Normally, the non-copy types like String, Vec, etc. have the concept of ownership being moved, when it is passed as a parameter to the functions/methods, or just assigned normally to other variables.

My Questions : :question:

  1. Why is it so that when I pass the similar non-copy types to println! or similar macros, it does not move the ownership of that variable, and we can use them even after println! statements ??
fn main() {
    let str: String = String::from("hello, world");
    
    println!("String: \"{}\"", str);
    println!("\nThis print also works, even when the str has been passed to println! before:\nString: \"{}\"", str);
}
  1. Is this behavior also prevalent in other std library macros like write!, or format! ?? :thinking:

Please note that I have just begun learning Rust, so mind me if I have asked silly question out of curiousity, and I would be really grateful if I get help on this doubt..
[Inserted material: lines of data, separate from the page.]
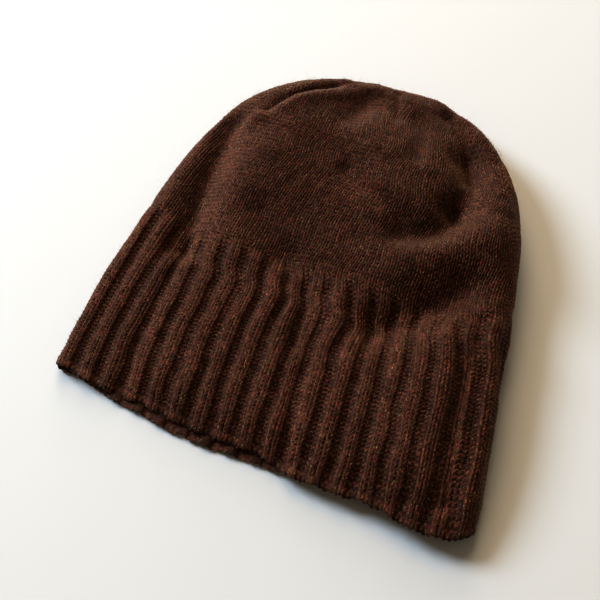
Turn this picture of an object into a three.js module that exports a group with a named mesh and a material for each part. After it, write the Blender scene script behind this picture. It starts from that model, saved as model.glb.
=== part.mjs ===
// A ribbed wool cap, knitted in one piece and lying flat on its back.
// Millimetres. X runs across the open hem, +Y from the hem to the gathered crown, +Z up from the table.
// The origin is the middle of the cap's footprint, on the table.
//
// The fabric is one tube. A place on it is given by two shares: `along`, from the hem (0) to the gather (1),
// and `around`, once round the head from the left fold, over the upper layer, and back under the cap.
import * as THREE from 'three';

// Fabric
const WALL = 2.2;                 // thickness of the knitted lambswool
const RIB_COUNT = 36;             // ribs round the head, each two knit and two purl stitches wide
const RIB_RELIEF = 1.05;          // how far a rib stands out, and its groove sinks, from the mean fabric
const BAND_SHARE = 0.47;          // the ribbed band, as a share of the way from hem to gather
const RIB_FADE = 0.035;           // the ribs run out into plain knitting over this share
const PRESS = 0.25;               // how far the cap's own weight flattens the ribs that it lies on

// Middle of the footprint, in the plan that the tables below are measured in
const MIDDLE_X = 0.3;
const MIDDLE_Y = -2.5;

// Mesh rows and columns
const BAND_COLUMNS = 4 * RIB_COUNT;   // two edges for each rib and two for each groove
const CROWN_COLUMNS = BAND_COLUMNS / 2;
const BAND_ROWS = 6;
const CROWN_ROWS = 16;
const FIRST_RIB = 1.5;            // columns from the left fold to the first rib's edge
const LAST_OUTER_ROW = 0.985;     // the last full ring of the outer face before the gather closes it
const LAST_INNER_ROW = 0.95;      // the same inside, where the wall's thickness uses up the last rows
const SECTION_SAMPLES = 240;      // points that measure a section's length round the cap
const NORMAL_STEP = 0.004;        // step in both shares for measuring which way the fabric faces

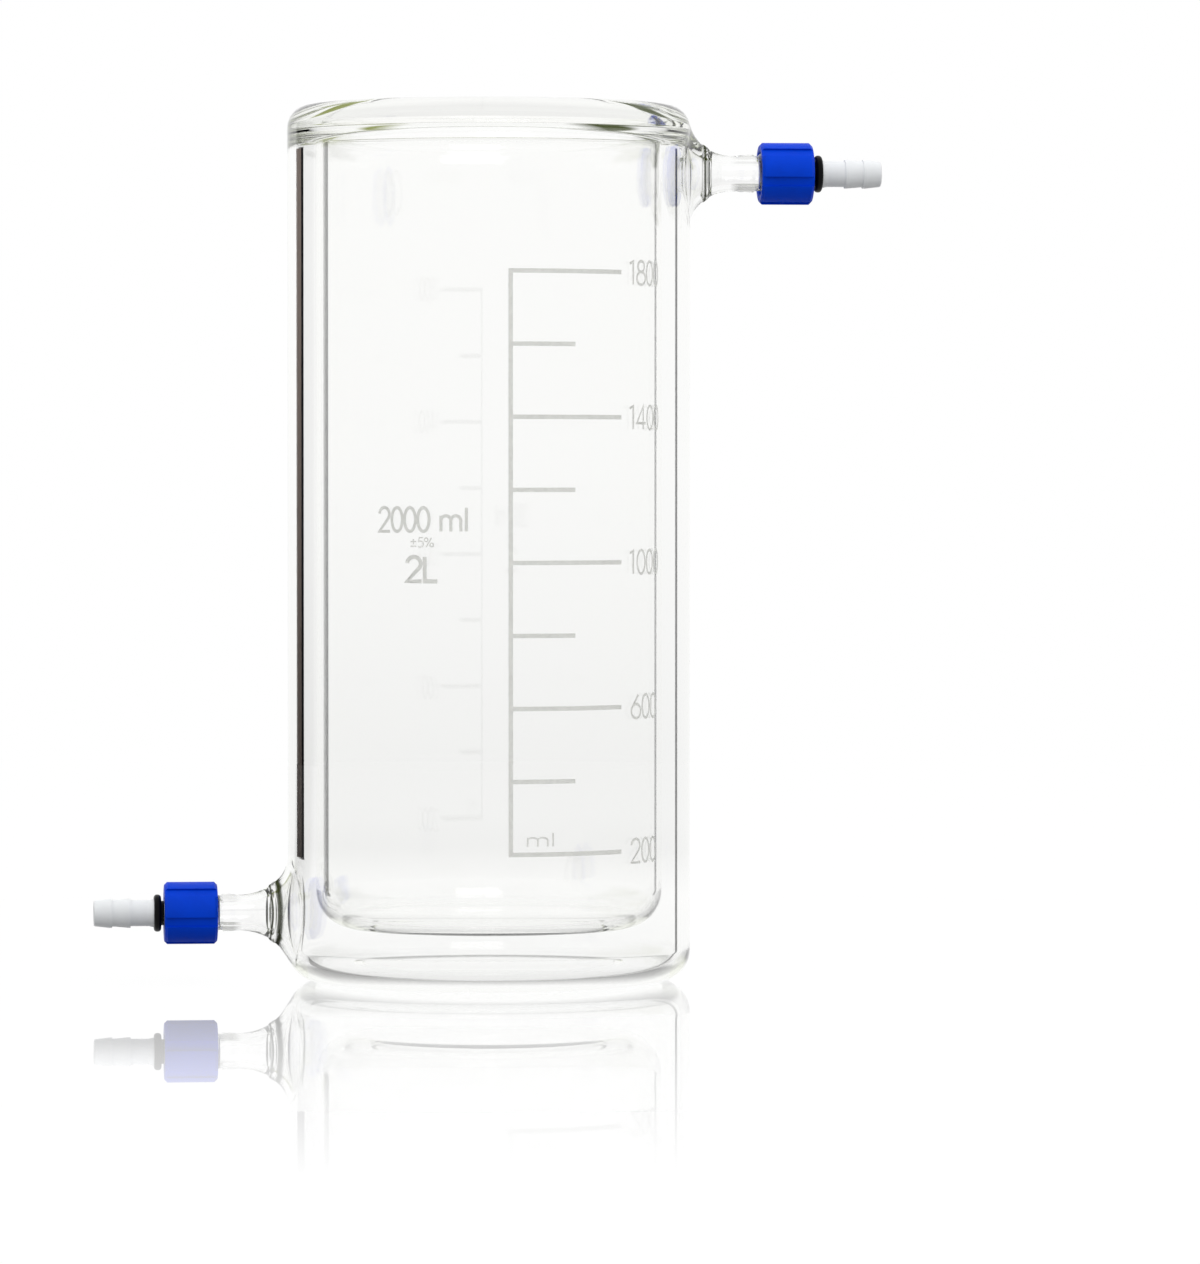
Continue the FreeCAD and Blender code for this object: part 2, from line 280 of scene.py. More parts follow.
def inner_profile():
    """Round the water space: from the middle of the jacket's base, up its wall and down the vessel."""
    wall_c, leave, point_c, land, vessel_c = crown()
    corner_r = JACKET_BORE_R - BASE_CORNER_INSIDE
    corner_z = JACKET_BASE + BASE_CORNER_INSIDE
    vessel_corner_r = VESSEL_R - VESSEL_CORNER_OUTSIDE
    vessel_corner_z = VESSEL_UNDERSIDE + VESSEL_CORNER_OUTSIDE
    lower_end = corner_z + LOWER_HOLE_INSIDE[0]
    upper_start = wall_c[1] - UPPER_HOLE_INSIDE[0]
    return stations([
        straight((0, JACKET_BASE), (corner_r, JACKET_BASE), 10),
        bend((corner_r, corner_z), BASE_CORNER_INSIDE, -90, 0),
        straight((JACKET_BORE_R, corner_z), (JACKET_BORE_R, lower_end), LOWER_HOLE_INSIDE[1]),
        straight((JACKET_BORE_R, lower_end), (JACKET_BORE_R, upper_start), 8),
        straight((JACKET_BORE_R, upper_start), (JACKET_BORE_R, wall_c[1]), UPPER_HOLE_INSIDE[1]),
        bend(wall_c, CROWN_BEND, 0, UPPER_HOLE_INSIDE[2]),
        bend(wall_c, CROWN_BEND, UPPER_HOLE_INSIDE[2], leave, 3),
        bend(point_c, CROWN_ROUND, leave, land, 12),
        bend(vessel_c, CROWN_BEND, land, 180),
        straight((VESSEL_R, vessel_c[1]), (VESSEL_R, vessel_corner_z), 10),
        bend((vessel_corner_r, vessel_corner_z), VESSEL_CORNER_OUTSIDE, 0, -90),
        straight((vessel_corner_r, VESSEL_UNDERSIDE), (0, VESSEL_UNDERSIDE), 8),
        [(0, VESSEL_UNDERSIDE, -1, 0)],
    ], -1)


class Skin:
    """Vertices, normals and faces of a glass surface while it is built, in millimetres."""

    def __init__(self):
        self.places = []
        self.normals = []
        self.faces = []
        self.painted_bore_line_mask = []
        self.weld = []

    def point(self, place, normal=None, painted_bore_line_mask=0.0, weld=0.0):
        """A vertex. Its first mask marks where dark lines are painted as shade inside a bore: 1 on the
        jacket's bore, 0.5 on the vessel's. Its second is the share of a dark line painted as shade at a weld
        or along an arm's bore.
        """
        self.places.append(place)
        self.normals.append(normal)
        self.painted_bore_line_mask.append(painted_bore_line_mask)
        self.weld.append(weld)
        return len(self.places) - 1

    def band(self, first, second):
        """Faces between two closed rings of the same length."""
        for k in range(len(first)):
            n = (k + 1) % len(first)
            self.faces.append((first[k], first[n], second[n], second[k]))


def turn_profile(skin, profile, patches, painted_bore_line_mask_at):
    """Turns a profile about Z and leaves a rectangular hole for each patch (side, first row, last row).

    Returns the closed ring of each hole, counter-clockwise as seen from outside.
    """
    grid = {}
    hidden = set()
    for side, first, last in patches:
        centre = 0 if side > 0 else COLUMNS // 2
        for row in range(first, last):
            for column in range(centre - ARM_COLUMNS, centre + ARM_COLUMNS):
                hidden.add((row, column % COLUMNS))

    def vertex(row, column):
        r, z, normal_r, normal_z = profile[row]
        column %= COLUMNS
        if r == 0:
            column = 0
        if (row, column) not in grid:
            turn = 2 * math.pi * column / COLUMNS
            cos, sin = math.cos(turn), math.sin(turn)
            normal = (normal_r * cos, normal_r * sin, normal_z)
            grid[row, column] = skin.point((r * cos, r * sin, z), normal, painted_bore_line_mask_at(r, z))
        return grid[row, column]

    for row in range(len(profile) - 1):
        for column in range(COLUMNS):
            if (row, column) in hidden:
                continue
            corners = (vertex(row, column), vertex(row, column + 1),
                       vertex(row + 1, column + 1), vertex(row + 1, column))
            skin.faces.append(tuple(dict.fromkeys(corners)))

    rings = []
    for side, first, last in patches:
        centre = 0 if side > 0 else COLUMNS // 2
        left, right = centre - ARM_COLUMNS, centre + ARM_COLUMNS
        loop = [(first, column) for column in range(left, right)]
        loop += [(row, right) for row in range(first, last)]
        loop += [(last, column) for column in range(right, left, -1)]
        loop += [(row, left) for row in range(last, first, -1)]
        rings.append([vertex(row, column) for row, column in loop])
    return rings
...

Thank you in advance for your time and efforts in solving my queries.. :blush:

It is because the macro expands to something containing &str rather than a bare str. The ampersand prevents it from being moved. All macros that perform formatting work like this, so yes, this is also the case for write! and format!.

4 Likes

So, the below code works fine with write! macro too:

use std::fmt;

#[derive(Debug)]
struct Point(String, i32, i32);

impl fmt::Display for Point{
    fn fmt(self: &Self, f: &mut fmt::Formatter) -> fmt::Result{
        write!(f, "Point Name: {}, x: {}, y: {}", self.0, self.1, self.2)
    }
}

fn main(){
    let p = Point(String::from("p1"),2,3);
    println!("{}", p);
    println!("{}", p.0);
}

Thank you for the help!!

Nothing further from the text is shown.